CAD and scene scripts
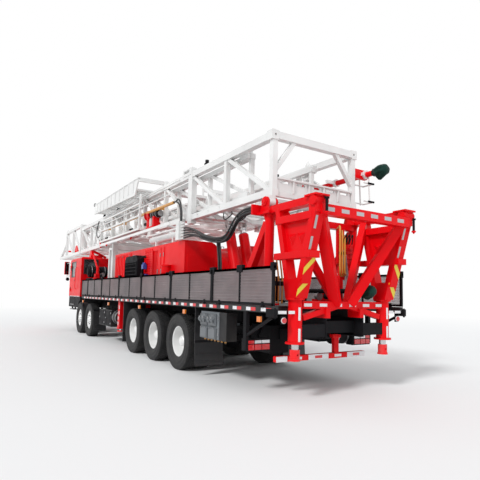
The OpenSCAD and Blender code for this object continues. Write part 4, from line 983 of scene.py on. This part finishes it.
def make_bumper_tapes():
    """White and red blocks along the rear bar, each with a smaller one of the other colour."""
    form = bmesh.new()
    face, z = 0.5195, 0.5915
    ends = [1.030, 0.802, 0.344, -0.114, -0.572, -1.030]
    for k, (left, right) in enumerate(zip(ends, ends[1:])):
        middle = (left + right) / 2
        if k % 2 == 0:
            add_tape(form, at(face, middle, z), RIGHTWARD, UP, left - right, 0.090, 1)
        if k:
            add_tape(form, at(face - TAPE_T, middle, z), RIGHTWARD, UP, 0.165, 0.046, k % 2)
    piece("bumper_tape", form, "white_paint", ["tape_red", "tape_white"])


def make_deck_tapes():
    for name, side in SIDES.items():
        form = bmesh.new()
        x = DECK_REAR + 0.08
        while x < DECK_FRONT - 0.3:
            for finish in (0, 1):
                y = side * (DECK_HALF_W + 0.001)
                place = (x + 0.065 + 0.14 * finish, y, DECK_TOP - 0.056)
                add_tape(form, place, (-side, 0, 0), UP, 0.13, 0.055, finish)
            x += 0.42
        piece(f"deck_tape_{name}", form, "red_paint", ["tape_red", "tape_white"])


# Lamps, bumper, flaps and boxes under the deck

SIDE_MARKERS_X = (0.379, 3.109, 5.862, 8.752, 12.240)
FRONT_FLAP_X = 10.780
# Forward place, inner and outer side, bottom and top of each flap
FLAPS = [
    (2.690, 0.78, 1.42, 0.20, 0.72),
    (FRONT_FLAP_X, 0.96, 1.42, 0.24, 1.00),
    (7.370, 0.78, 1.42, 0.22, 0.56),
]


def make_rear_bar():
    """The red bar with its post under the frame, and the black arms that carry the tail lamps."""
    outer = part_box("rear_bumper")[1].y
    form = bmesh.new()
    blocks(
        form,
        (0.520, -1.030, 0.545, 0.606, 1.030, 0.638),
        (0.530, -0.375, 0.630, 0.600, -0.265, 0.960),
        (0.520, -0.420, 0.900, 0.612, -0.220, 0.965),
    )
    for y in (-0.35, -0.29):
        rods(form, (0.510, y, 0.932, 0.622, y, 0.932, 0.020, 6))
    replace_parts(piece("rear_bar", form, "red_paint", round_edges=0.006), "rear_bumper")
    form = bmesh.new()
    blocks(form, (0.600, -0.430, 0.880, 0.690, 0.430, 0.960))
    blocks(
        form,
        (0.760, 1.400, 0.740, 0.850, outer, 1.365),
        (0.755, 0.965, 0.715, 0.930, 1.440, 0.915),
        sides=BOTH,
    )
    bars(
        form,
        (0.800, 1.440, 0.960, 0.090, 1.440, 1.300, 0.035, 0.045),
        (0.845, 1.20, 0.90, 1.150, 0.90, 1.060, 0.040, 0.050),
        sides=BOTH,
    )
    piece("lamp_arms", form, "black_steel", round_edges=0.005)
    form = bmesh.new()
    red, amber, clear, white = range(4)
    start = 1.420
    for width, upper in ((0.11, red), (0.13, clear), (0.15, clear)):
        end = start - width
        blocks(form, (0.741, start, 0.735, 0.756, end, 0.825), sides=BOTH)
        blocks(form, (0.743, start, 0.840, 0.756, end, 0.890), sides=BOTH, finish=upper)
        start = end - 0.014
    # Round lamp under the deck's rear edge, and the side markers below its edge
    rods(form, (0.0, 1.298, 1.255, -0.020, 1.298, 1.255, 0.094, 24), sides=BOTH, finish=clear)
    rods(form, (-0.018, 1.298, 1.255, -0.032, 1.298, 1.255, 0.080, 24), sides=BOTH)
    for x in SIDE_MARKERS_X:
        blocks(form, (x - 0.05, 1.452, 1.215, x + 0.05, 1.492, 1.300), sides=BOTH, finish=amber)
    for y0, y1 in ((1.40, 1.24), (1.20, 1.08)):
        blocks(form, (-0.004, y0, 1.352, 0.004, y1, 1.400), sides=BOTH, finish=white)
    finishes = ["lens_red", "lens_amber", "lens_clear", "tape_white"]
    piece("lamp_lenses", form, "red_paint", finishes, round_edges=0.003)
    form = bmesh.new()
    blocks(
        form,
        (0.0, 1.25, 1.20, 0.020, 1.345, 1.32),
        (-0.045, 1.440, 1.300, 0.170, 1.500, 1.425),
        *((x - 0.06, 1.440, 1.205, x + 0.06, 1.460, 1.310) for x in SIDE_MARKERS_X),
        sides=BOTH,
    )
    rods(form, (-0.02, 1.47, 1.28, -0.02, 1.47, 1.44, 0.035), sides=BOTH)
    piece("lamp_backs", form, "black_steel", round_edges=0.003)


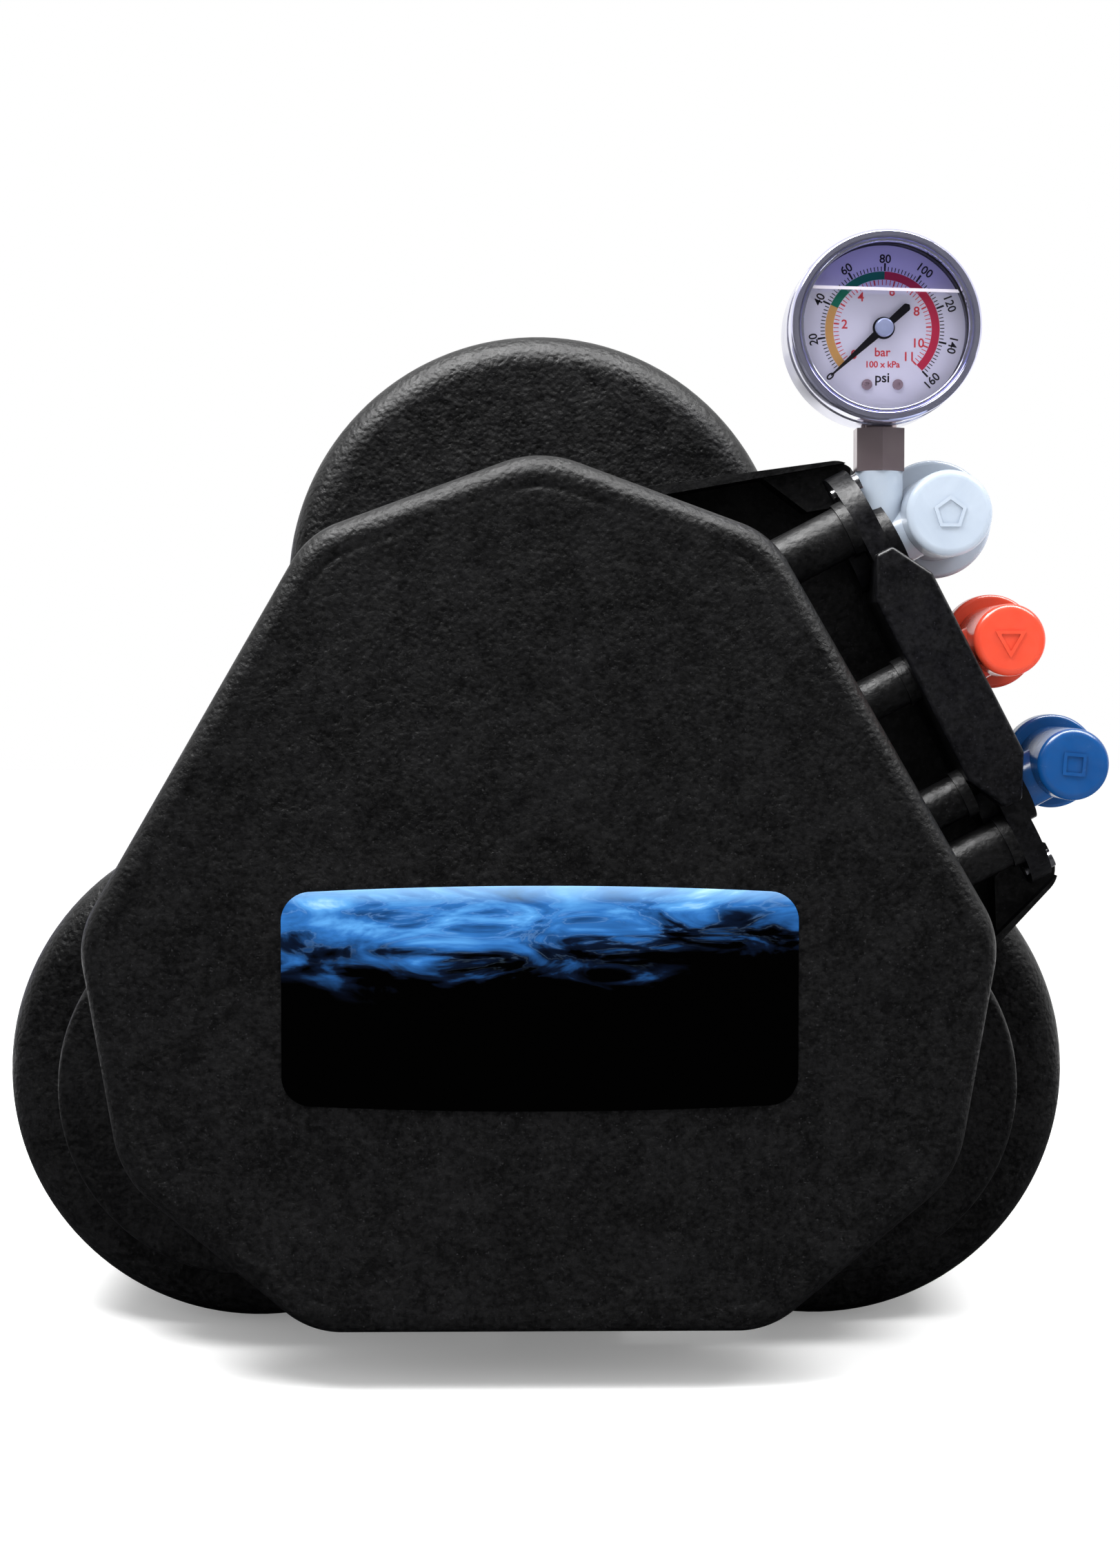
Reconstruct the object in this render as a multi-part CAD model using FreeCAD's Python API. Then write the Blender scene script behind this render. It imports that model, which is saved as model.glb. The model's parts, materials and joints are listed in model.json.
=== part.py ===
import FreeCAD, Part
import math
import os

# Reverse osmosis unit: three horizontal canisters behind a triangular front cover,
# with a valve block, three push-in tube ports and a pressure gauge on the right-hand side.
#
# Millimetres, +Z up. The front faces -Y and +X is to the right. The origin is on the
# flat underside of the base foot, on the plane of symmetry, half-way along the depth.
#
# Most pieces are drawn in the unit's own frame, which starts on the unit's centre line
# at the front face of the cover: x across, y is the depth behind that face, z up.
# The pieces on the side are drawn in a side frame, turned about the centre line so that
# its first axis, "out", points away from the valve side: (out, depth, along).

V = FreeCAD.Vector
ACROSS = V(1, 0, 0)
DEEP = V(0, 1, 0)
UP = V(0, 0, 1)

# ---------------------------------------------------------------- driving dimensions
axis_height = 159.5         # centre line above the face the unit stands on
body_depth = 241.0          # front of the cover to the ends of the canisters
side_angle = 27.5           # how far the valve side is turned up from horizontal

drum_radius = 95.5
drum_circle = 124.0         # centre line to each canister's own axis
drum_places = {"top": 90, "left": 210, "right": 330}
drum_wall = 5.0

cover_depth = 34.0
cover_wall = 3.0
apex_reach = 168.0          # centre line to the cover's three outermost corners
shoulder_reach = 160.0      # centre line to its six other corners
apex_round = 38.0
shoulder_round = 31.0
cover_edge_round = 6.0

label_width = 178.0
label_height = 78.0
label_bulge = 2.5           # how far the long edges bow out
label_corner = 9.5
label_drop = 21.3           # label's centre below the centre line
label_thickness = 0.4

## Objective
Reproduce the data in full, exactly as presented.

## Solution
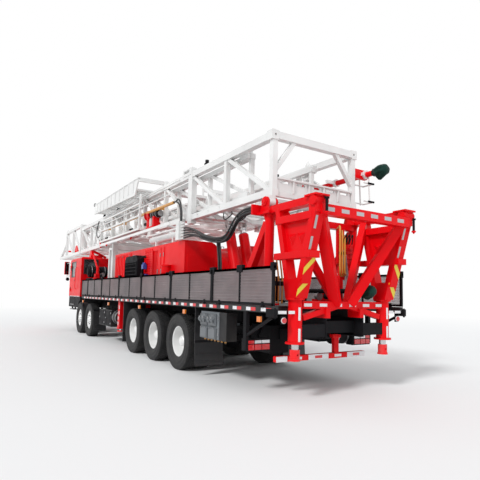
The OpenSCAD and Blender code for this object continues. Write part 4, from line 983 of scene.py on. This part finishes it.
def make_bumper_tapes():
    """White and red blocks along the rear bar, each with a smaller one of the other colour."""
    form = bmesh.new()
    face, z = 0.5195, 0.5915
    ends = [1.030, 0.802, 0.344, -0.114, -0.572, -1.030]
    for k, (left, right) in enumerate(zip(ends, ends[1:])):
        middle = (left + right) / 2
        if k % 2 == 0:
            add_tape(form, at(face, middle, z), RIGHTWARD, UP, left - right, 0.090, 1)
        if k:
            add_tape(form, at(face - TAPE_T, middle, z), RIGHTWARD, UP, 0.165, 0.046, k % 2)
    piece("bumper_tape", form, "white_paint", ["tape_red", "tape_white"])


def make_deck_tapes():
    for name, side in SIDES.items():
        form = bmesh.new()
        x = DECK_REAR + 0.08
        while x < DECK_FRONT - 0.3:
            for finish in (0, 1):
                y = side * (DECK_HALF_W + 0.001)
                place = (x + 0.065 + 0.14 * finish, y, DECK_TOP - 0.056)
                add_tape(form, place, (-side, 0, 0), UP, 0.13, 0.055, finish)
            x += 0.42
        piece(f"deck_tape_{name}", form, "red_paint", ["tape_red", "tape_white"])


# Lamps, bumper, flaps and boxes under the deck

SIDE_MARKERS_X = (0.379, 3.109, 5.862, 8.752, 12.240)
FRONT_FLAP_X = 10.780
# Forward place, inner and outer side, bottom and top of each flap
FLAPS = [
    (2.690, 0.78, 1.42, 0.20, 0.72),
    (FRONT_FLAP_X, 0.96, 1.42, 0.24, 1.00),
    (7.370, 0.78, 1.42, 0.22, 0.56),
]


def make_rear_bar():
    """The red bar with its post under the frame, and the black arms that carry the tail lamps."""
    outer = part_box("rear_bumper")[1].y
    form = bmesh.new()
    blocks(
        form,
        (0.520, -1.030, 0.545, 0.606, 1.030, 0.638),
        (0.530, -0.375, 0.630, 0.600, -0.265, 0.960),
        (0.520, -0.420, 0.900, 0.612, -0.220, 0.965),
    )
    for y in (-0.35, -0.29):
        rods(form, (0.510, y, 0.932, 0.622, y, 0.932, 0.020, 6))
    replace_parts(piece("rear_bar", form, "red_paint", round_edges=0.006), "rear_bumper")
    form = bmesh.new()
    blocks(form, (0.600, -0.430, 0.880, 0.690, 0.430, 0.960))
    blocks(
        form,
        (0.760, 1.400, 0.740, 0.850, outer, 1.365),
        (0.755, 0.965, 0.715, 0.930, 1.440, 0.915),
        sides=BOTH,
    )
    bars(
        form,
        (0.800, 1.440, 0.960, 0.090, 1.440, 1.300, 0.035, 0.045),
        (0.845, 1.20, 0.90, 1.150, 0.90, 1.060, 0.040, 0.050),
        sides=BOTH,
    )
    piece("lamp_arms", form, "black_steel", round_edges=0.005)
    form = bmesh.new()
    red, amber, clear, white = range(4)
    start = 1.420
    for width, upper in ((0.11, red), (0.13, clear), (0.15, clear)):
        end = start - width
        blocks(form, (0.741, start, 0.735, 0.756, end, 0.825), sides=BOTH)
        blocks(form, (0.743, start, 0.840, 0.756, end, 0.890), sides=BOTH, finish=upper)
        start = end - 0.014
    # Round lamp under the deck's rear edge, and the side markers below its edge
    rods(form, (0.0, 1.298, 1.255, -0.020, 1.298, 1.255, 0.094, 24), sides=BOTH, finish=clear)
    rods(form, (-0.018, 1.298, 1.255, -0.032, 1.298, 1.255, 0.080, 24), sides=BOTH)
    for x in SIDE_MARKERS_X:
        blocks(form, (x - 0.05, 1.452, 1.215, x + 0.05, 1.492, 1.300), sides=BOTH, finish=amber)
    for y0, y1 in ((1.40, 1.24), (1.20, 1.08)):
        blocks(form, (-0.004, y0, 1.352, 0.004, y1, 1.400), sides=BOTH, finish=white)
    finishes = ["lens_red", "lens_amber", "lens_clear", "tape_white"]
    piece("lamp_lenses", form, "red_paint", finishes, round_edges=0.003)
    form = bmesh.new()
    blocks(
        form,
        (0.0, 1.25, 1.20, 0.020, 1.345, 1.32),
        (-0.045, 1.440, 1.300, 0.170, 1.500, 1.425),
        *((x - 0.06, 1.440, 1.205, x + 0.06, 1.460, 1.310) for x in SIDE_MARKERS_X),
        sides=BOTH,
    )
    rods(form, (-0.02, 1.47, 1.28, -0.02, 1.47, 1.44, 0.035), sides=BOTH)
    piece("lamp_backs", form, "black_steel", round_edges=0.003)


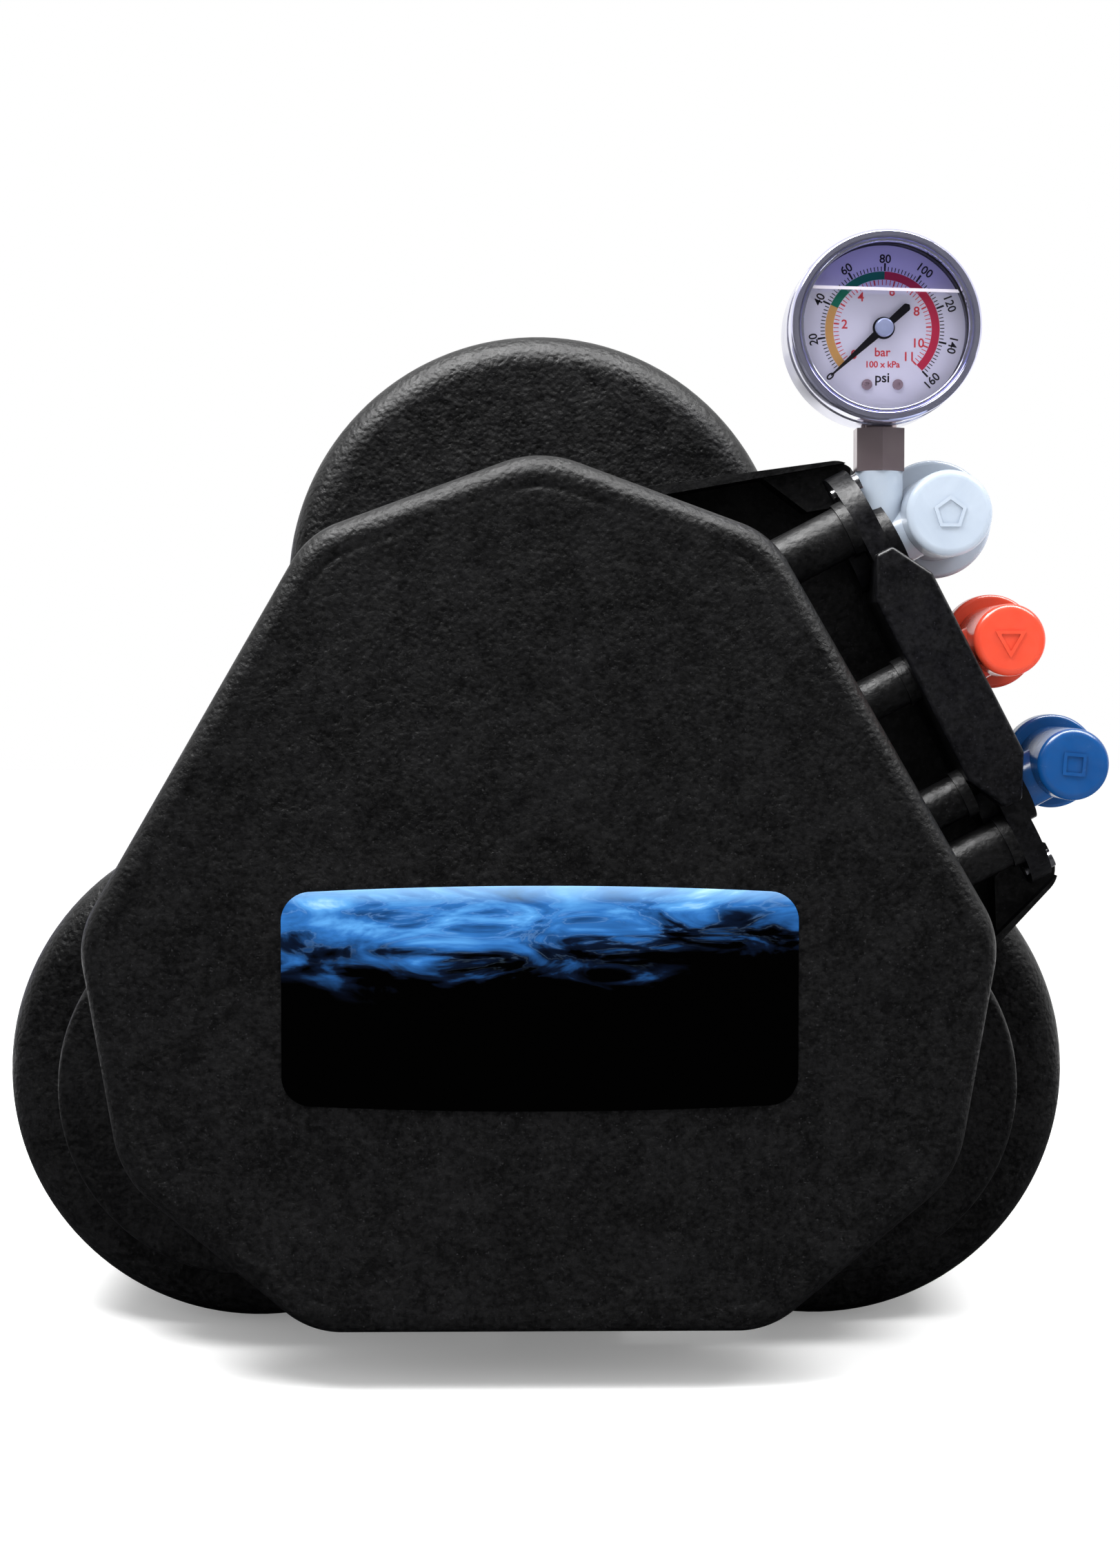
Reconstruct the object in this render as a multi-part CAD model using FreeCAD's Python API. Then write the Blender scene script behind this render. It imports that model, which is saved as model.glb. The model's parts, materials and joints are listed in model.json.
=== part.py ===
import FreeCAD, Part
import math
import os

# Reverse osmosis unit: three horizontal canisters behind a triangular front cover,
# with a valve block, three push-in tube ports and a pressure gauge on the right-hand side.
#
# Millimetres, +Z up. The front faces -Y and +X is to the right. The origin is on the
# flat underside of the base foot, on the plane of symmetry, half-way along the depth.
#
# Most pieces are drawn in the unit's own frame, which starts on the unit's centre line
# at the front face of the cover: x across, y is the depth behind that face, z up.
# The pieces on the side are drawn in a side frame, turned about the centre line so that
# its first axis, "out", points away from the valve side: (out, depth, along).

V = FreeCAD.Vector
ACROSS = V(1, 0, 0)
DEEP = V(0, 1, 0)
UP = V(0, 0, 1)

# ---------------------------------------------------------------- driving dimensions
axis_height = 159.5         # centre line above the face the unit stands on
body_depth = 241.0          # front of the cover to the ends of the canisters
side_angle = 27.5           # how far the valve side is turned up from horizontal

drum_radius = 95.5
drum_circle = 124.0         # centre line to each canister's own axis
drum_places = {"top": 90, "left": 210, "right": 330}
drum_wall = 5.0

cover_depth = 34.0
cover_wall = 3.0
apex_reach = 168.0          # centre line to the cover's three outermost corners
shoulder_reach = 160.0      # centre line to its six other corners
apex_round = 38.0
shoulder_round = 31.0
cover_edge_round = 6.0

label_width = 178.0
label_height = 78.0
label_bulge = 2.5           # how far the long edges bow out
label_corner = 9.5
label_drop = 21.3           # label's centre below the centre line
label_thickness = 0.4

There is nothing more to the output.